Should a domestic debt structuring lead to a broken fixed income market, no IMF financial injection will make a difference. The government borrows more than GHS 12 billion ($1.2 billion) a month from the local fixed income market, a good chunk of which goes into rolling over existing debt.

Ghana Fixed Income Market Data

No IMF program can inject even $100 million a month directly. Nor will any situation that triggers a local financial sector crisis be viewed favourably by international investors. Which means there is a very real risk of damaging both local sources of financing for the national budget and external perception of recovery, and with the latter any chance of restoring the country’s access to the Eurobond market.

The Hobson starkness of the choices facing the government is as follows: restructuring external debt will prolong the shutout from the Eurobond market forcing the overreliance on the domestic debt markets that has seen borrowing costs surge through the roof. Such a scenario will compound inflation and exchange rate depreciation and deepen the fiscal hole. Restructuring the domestic debt may shut the government out from the local market if investors simply fail to subscribe to any new government issuances. Not restructuring either or resorting to cosmetic measures could undermine any IMF-backed adjustment effort.

In the above context, it is important to remember that weak restructuring effort will likely just delay another debt crisis. Globally, it takes on average two restructurings to stabilise a debt crisis in the medium term. Some countries become “serial defaulters” in the process. As the IMF’s Tamon Asonuma shows, almost 41 countries have earned that ignominious title.

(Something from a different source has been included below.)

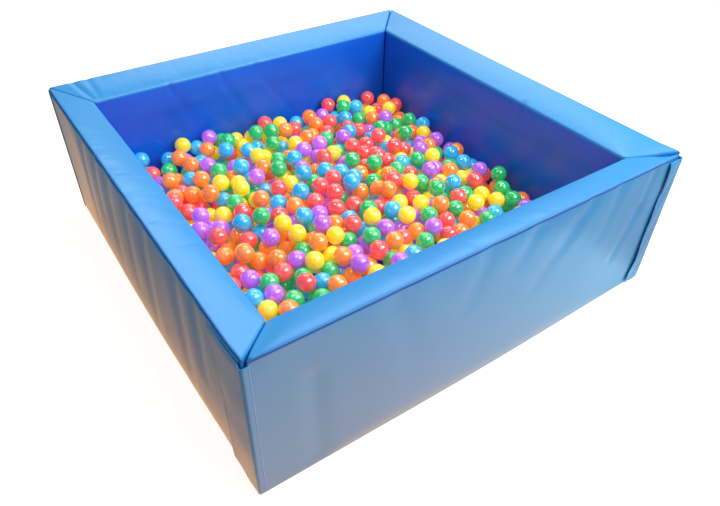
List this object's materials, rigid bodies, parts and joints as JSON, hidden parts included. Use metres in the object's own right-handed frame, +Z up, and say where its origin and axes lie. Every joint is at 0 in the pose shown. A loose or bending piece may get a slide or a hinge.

The government faces daunting choices. Leadership would be crucial in building confidence and preventing debt recidivism. Like all burdens, this one too will become lighter if it is shared collectively by those it affects, the people of Ghana. No time is better than now for the government to show its mettle in dispelling mounting scepticism and cynicism about its commitment and capability to get the debt crisis response right.

Failure will have consequences too dire to contemplate.